Algumas certezas parecem-nos agora inabaláveis. A primeira, prende-se com o paradigma da religião islâmica contrária à democracia. A revolução de “jasmim” dos jovens árabe-muçulmanos parece demonstrar que a democracia é, de facto, um valor universal, compatível com a crença no Islão, ditada pelo Corão.

A segunda, diz respeito ao papel da política no seio das sociedades, mesmo as mais deterioradas em termos de liberdades e de direitos humanos. Et pour cause!...
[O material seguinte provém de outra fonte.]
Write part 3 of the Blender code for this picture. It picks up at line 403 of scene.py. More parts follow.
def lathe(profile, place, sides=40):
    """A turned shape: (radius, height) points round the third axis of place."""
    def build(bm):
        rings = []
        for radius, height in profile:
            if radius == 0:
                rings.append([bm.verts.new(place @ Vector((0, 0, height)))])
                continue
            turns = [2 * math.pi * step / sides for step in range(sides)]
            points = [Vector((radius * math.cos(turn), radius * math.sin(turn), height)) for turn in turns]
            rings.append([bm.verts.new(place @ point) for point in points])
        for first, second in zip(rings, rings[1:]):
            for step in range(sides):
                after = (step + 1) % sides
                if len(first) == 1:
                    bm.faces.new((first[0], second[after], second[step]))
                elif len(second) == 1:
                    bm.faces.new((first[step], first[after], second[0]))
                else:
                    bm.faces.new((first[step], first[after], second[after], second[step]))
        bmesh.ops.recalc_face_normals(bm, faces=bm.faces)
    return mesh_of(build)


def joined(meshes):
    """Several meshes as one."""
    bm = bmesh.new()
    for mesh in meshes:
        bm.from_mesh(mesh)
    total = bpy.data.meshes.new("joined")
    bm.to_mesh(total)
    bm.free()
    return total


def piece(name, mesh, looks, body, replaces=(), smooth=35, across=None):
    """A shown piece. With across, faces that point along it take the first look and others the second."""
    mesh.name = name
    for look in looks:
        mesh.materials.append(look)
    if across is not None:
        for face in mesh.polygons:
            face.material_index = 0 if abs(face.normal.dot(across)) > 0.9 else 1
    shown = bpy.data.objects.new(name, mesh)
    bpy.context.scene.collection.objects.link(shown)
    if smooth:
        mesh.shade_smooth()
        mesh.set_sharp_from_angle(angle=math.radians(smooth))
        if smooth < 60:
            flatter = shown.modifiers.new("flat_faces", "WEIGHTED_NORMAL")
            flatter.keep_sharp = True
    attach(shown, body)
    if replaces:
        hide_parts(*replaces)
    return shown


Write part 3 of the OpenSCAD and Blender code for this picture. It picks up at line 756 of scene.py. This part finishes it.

Outra certeza prende-se com a posição da Europa no mundo e com o progressivo esbatimento de um papel político central, quando também está em risco de perder o seu lugar de “gigante económico” mundial, por falta de reacção, de unidade, de renovação e de inovação. Embora situada numa região charneira do mundo, entre o Atlântico e o Mediterrâneo, com ramificações para outras zonas estratégicas do globo, a Europa terá cedido o seu lugar, vendo afastar-se, mais ainda, a hipótese de recuperar o seu antigo prestígio internacional e de alcançar o ambicionado papel de “global player”.

No entanto, esta repentina crise às portas da Europa, que voltou a fazer convergir todas as atenções no Mediterrâneo, pode constituir uma janela de oportunidade se, rapidamente, as principais potências ocidentais – a UE e os EUA, principalmente – se coligarem, não para destituírem, pela guerra, um ditador alegadamente detentor de armas de destruição maciça, como no Iraque, ou para, através da guerra, capturarem um terrorista islâmico, como Bin Laden, mas para ajudar as sociedades mais vulneráveis e a sua juventude que pretendem ver-se livres do jugo de regimes ditatoriais e corruptos, e de estereótipos das democracias ocidentais.

Esta pode ser, também, uma janela de oportunidade para que a Europa e os EUA se concertem para contribuir, de facto, na criação de zonas de estabilidade e de desenvolvimento, nomeadamente, nas regiões da sua vizinhança próxima, como sejam o Atlântico e o Mediterrâneo.